**Task prompt:**
Quote the listing below word for word, stopping after the line that contains "edge_strips = 2; // [1:1:4]".

**Dataset content:**
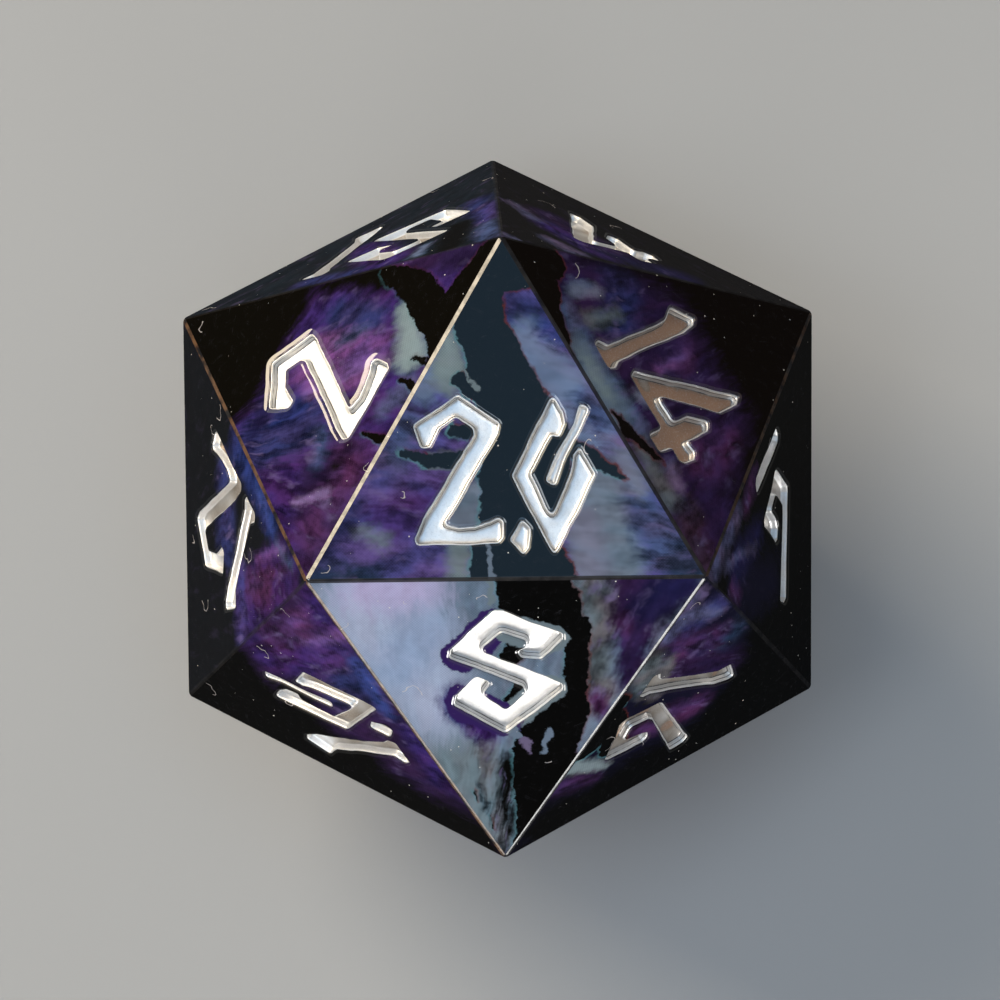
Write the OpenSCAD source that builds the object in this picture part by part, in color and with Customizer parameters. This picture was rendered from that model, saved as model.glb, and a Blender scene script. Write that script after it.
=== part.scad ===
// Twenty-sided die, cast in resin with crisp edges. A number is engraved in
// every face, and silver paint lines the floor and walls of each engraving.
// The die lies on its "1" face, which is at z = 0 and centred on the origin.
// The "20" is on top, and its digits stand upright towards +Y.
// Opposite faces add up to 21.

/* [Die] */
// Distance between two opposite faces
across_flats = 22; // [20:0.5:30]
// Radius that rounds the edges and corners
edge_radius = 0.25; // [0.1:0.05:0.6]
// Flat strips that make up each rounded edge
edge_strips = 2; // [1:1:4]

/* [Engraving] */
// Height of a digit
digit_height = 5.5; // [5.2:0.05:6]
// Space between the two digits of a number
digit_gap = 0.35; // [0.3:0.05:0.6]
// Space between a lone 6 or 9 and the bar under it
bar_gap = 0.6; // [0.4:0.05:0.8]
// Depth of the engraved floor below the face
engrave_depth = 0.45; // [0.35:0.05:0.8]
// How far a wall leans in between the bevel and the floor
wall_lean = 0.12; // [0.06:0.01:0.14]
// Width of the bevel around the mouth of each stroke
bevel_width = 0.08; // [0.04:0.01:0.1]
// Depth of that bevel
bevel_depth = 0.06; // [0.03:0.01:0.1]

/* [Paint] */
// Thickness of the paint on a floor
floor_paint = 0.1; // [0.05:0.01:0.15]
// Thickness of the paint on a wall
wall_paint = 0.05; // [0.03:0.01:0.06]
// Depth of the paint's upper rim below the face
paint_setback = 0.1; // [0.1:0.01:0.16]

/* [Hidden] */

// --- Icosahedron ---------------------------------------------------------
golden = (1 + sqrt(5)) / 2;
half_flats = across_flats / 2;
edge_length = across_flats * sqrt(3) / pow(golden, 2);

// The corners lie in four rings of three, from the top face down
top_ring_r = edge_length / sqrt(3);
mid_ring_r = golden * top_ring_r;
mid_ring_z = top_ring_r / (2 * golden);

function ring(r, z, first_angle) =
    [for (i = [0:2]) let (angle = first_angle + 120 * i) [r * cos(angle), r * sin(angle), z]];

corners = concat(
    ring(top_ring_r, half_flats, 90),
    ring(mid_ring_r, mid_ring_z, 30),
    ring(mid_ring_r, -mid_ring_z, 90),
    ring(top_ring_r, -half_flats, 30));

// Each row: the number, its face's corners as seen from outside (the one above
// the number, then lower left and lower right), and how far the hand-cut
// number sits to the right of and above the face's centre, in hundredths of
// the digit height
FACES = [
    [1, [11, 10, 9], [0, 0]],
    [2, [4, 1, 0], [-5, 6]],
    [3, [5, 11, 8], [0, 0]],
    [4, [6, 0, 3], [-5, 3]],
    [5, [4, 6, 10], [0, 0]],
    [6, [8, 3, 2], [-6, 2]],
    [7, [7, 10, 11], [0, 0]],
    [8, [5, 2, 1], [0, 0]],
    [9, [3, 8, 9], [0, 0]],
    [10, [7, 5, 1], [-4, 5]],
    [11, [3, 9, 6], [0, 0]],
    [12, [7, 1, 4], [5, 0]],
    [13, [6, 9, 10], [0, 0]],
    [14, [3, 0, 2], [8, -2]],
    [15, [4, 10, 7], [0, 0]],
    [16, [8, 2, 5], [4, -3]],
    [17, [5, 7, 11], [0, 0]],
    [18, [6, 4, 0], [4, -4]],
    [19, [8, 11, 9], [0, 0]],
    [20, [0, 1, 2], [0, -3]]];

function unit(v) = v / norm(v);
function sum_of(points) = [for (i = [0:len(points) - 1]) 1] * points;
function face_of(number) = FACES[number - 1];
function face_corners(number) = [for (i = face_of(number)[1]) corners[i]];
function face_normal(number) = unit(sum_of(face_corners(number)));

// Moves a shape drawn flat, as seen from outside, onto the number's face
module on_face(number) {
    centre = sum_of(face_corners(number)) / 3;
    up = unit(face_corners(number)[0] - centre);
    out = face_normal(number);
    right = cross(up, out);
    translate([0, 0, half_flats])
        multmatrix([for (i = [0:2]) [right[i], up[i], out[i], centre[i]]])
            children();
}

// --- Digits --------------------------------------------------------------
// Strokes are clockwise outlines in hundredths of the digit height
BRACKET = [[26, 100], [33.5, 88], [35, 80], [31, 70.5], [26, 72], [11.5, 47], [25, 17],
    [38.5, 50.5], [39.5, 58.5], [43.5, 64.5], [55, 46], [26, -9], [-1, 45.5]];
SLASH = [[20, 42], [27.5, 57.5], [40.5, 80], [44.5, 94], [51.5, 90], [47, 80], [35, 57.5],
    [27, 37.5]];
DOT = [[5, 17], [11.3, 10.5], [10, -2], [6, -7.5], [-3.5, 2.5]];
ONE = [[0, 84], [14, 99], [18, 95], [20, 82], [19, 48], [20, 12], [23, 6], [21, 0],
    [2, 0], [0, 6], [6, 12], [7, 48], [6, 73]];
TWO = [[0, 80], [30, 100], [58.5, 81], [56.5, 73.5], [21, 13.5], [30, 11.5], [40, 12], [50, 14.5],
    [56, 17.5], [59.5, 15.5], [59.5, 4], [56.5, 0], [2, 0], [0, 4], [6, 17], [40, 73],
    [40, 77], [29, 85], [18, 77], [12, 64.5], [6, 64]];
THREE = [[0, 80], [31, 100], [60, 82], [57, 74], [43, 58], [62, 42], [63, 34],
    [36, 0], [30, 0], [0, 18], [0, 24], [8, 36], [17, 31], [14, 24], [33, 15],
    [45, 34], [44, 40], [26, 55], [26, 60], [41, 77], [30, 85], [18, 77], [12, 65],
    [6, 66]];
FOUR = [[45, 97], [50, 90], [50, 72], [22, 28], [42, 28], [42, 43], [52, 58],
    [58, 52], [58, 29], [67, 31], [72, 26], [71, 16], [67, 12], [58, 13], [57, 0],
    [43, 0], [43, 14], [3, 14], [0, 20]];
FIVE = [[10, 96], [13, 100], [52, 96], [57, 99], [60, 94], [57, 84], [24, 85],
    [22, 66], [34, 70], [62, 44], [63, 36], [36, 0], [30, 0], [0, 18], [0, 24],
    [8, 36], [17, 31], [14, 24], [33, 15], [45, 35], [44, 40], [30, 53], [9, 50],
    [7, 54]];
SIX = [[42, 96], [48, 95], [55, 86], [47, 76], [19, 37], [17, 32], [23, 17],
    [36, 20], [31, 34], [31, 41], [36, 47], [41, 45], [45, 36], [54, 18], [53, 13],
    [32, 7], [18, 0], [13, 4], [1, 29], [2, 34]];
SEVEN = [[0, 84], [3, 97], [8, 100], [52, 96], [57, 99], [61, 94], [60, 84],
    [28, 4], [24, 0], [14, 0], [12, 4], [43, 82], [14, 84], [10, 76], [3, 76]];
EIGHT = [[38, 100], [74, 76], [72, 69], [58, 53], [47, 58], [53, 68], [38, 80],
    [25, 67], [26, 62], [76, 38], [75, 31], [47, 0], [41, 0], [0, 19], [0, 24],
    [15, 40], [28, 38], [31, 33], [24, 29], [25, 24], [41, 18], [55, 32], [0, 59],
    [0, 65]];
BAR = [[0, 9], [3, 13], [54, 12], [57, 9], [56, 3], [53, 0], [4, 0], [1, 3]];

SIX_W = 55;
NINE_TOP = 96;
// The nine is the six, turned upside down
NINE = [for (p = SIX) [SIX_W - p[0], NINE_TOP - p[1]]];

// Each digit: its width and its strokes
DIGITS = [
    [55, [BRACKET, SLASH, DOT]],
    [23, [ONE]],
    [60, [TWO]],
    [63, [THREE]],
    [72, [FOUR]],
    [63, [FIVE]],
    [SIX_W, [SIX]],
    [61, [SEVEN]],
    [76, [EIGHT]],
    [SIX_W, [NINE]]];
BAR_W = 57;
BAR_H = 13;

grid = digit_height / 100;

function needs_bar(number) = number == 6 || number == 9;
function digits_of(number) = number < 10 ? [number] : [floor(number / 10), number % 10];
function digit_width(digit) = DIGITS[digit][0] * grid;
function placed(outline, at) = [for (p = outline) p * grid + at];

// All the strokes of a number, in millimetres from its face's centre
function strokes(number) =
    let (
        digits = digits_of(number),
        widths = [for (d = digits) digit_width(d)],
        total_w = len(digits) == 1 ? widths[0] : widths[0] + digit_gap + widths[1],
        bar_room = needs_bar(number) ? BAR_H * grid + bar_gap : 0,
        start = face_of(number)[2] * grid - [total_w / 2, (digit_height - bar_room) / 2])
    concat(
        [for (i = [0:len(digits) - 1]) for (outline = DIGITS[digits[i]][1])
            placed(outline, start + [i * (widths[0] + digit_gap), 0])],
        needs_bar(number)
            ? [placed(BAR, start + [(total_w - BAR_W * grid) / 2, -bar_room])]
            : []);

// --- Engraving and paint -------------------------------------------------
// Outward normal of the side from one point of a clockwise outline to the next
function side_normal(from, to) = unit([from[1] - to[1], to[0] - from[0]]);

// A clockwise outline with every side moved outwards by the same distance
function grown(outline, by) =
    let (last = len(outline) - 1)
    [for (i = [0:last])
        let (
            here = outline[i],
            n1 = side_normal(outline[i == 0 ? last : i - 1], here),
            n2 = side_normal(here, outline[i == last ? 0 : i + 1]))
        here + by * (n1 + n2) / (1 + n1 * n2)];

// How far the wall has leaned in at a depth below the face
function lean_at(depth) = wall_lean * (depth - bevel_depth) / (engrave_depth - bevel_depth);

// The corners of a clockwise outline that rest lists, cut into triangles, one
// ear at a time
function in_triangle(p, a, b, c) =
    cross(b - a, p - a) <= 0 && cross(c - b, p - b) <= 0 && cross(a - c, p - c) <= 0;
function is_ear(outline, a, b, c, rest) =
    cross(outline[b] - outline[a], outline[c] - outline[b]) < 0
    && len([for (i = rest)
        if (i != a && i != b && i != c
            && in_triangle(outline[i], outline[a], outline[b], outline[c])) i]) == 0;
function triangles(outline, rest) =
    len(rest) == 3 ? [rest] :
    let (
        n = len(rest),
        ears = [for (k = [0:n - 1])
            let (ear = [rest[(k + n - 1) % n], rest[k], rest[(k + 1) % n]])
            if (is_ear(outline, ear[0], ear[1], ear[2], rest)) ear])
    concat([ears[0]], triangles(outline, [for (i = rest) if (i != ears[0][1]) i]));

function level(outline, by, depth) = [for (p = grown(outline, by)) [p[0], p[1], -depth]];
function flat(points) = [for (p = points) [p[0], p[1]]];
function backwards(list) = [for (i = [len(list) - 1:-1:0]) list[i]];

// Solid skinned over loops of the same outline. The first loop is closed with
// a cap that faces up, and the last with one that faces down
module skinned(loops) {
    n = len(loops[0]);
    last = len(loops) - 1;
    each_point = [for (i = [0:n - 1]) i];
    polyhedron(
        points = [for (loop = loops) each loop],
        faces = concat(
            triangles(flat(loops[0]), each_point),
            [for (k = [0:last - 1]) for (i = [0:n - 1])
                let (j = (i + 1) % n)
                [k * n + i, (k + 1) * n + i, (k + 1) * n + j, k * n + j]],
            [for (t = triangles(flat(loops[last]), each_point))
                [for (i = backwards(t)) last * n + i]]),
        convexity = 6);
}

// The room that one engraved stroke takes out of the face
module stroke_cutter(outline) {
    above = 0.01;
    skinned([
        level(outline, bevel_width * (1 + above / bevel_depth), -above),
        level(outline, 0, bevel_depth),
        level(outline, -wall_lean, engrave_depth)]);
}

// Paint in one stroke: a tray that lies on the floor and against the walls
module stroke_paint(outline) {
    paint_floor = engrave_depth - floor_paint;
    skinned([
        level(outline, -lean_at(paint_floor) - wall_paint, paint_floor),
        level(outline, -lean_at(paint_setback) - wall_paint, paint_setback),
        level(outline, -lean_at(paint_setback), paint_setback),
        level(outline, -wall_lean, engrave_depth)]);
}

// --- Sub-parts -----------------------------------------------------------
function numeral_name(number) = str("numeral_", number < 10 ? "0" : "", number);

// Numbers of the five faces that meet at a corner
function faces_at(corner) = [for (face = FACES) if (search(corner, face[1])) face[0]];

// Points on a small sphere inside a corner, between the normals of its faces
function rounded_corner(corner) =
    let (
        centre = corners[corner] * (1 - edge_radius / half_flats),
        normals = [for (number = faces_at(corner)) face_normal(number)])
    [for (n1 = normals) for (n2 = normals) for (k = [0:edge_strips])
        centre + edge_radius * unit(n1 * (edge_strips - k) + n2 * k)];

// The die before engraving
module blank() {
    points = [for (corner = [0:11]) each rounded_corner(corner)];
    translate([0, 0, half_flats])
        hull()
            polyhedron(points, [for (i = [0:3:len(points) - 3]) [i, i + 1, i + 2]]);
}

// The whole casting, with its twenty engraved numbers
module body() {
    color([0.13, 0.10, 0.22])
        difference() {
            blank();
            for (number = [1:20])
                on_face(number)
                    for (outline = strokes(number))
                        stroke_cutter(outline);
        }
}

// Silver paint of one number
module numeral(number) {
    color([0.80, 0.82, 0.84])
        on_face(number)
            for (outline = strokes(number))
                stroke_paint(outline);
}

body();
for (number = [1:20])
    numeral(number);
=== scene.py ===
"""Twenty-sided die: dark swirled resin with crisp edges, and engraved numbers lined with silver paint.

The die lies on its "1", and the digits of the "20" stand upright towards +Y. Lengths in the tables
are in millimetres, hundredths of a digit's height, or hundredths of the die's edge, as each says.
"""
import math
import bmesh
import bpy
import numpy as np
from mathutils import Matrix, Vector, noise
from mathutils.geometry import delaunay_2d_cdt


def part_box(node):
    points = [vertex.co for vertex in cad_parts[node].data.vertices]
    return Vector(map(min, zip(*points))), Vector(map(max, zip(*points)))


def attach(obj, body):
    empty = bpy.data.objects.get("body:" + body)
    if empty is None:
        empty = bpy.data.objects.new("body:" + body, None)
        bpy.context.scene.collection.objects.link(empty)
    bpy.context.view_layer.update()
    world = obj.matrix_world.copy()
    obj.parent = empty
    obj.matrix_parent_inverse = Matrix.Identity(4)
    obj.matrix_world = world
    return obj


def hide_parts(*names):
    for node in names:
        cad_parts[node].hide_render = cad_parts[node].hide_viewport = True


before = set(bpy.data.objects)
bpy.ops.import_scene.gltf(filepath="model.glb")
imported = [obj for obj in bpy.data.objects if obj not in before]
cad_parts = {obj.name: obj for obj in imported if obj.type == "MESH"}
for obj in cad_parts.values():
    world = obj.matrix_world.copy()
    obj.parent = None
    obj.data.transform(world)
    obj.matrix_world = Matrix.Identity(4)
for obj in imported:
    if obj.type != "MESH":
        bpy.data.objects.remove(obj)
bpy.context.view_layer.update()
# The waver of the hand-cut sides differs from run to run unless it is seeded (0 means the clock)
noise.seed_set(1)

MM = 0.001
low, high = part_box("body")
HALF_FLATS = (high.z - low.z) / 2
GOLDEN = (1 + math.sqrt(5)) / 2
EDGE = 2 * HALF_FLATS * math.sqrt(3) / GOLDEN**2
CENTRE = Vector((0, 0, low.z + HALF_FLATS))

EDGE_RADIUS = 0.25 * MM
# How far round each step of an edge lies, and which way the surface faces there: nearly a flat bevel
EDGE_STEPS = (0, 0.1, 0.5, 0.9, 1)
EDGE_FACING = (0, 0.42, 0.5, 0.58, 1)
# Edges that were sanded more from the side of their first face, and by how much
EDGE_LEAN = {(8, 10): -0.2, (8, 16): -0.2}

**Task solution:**
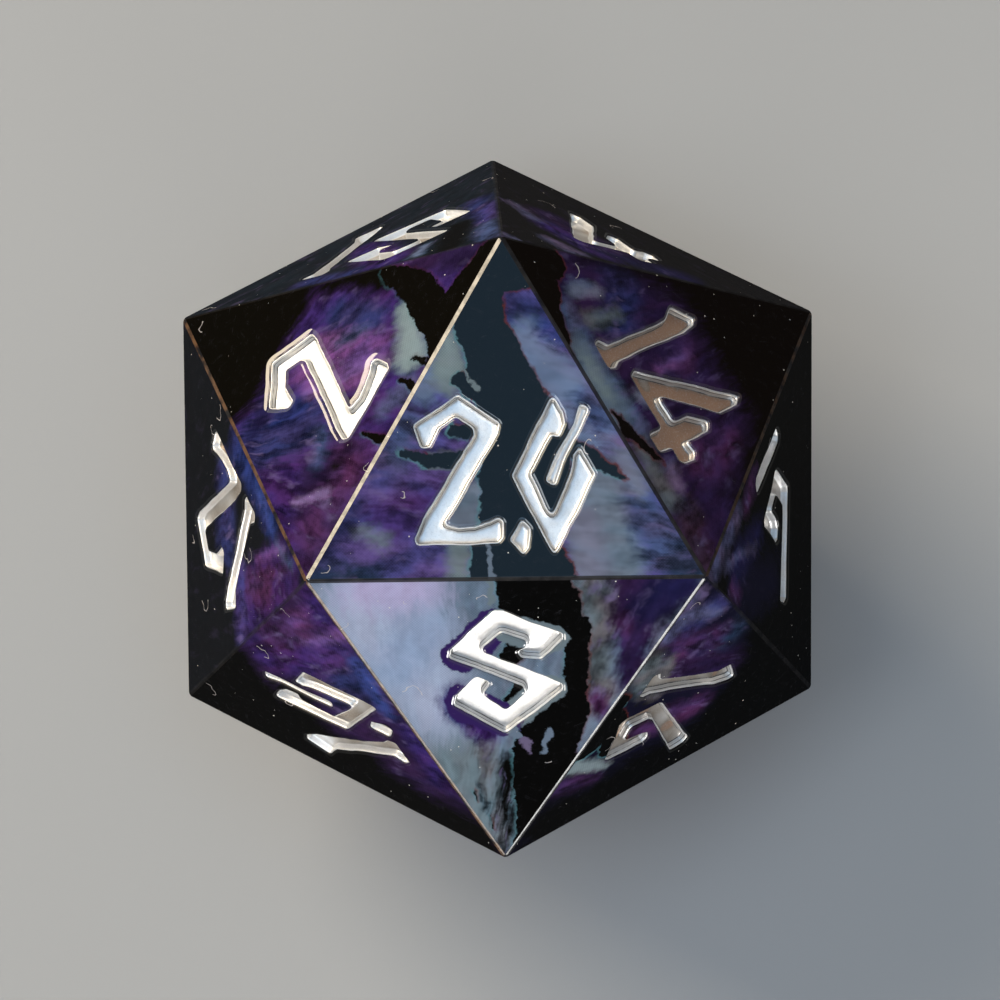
Write the OpenSCAD source that builds the object in this picture part by part, in color and with Customizer parameters. This picture was rendered from that model, saved as model.glb, and a Blender scene script. Write that script after it.
=== part.scad ===
// Twenty-sided die, cast in resin with crisp edges. A number is engraved in
// every face, and silver paint lines the floor and walls of each engraving.
// The die lies on its "1" face, which is at z = 0 and centred on the origin.
// The "20" is on top, and its digits stand upright towards +Y.
// Opposite faces add up to 21.

/* [Die] */
// Distance between two opposite faces
across_flats = 22; // [20:0.5:30]
// Radius that rounds the edges and corners
edge_radius = 0.25; // [0.1:0.05:0.6]
// Flat strips that make up each rounded edge
edge_strips = 2; // [1:1:4]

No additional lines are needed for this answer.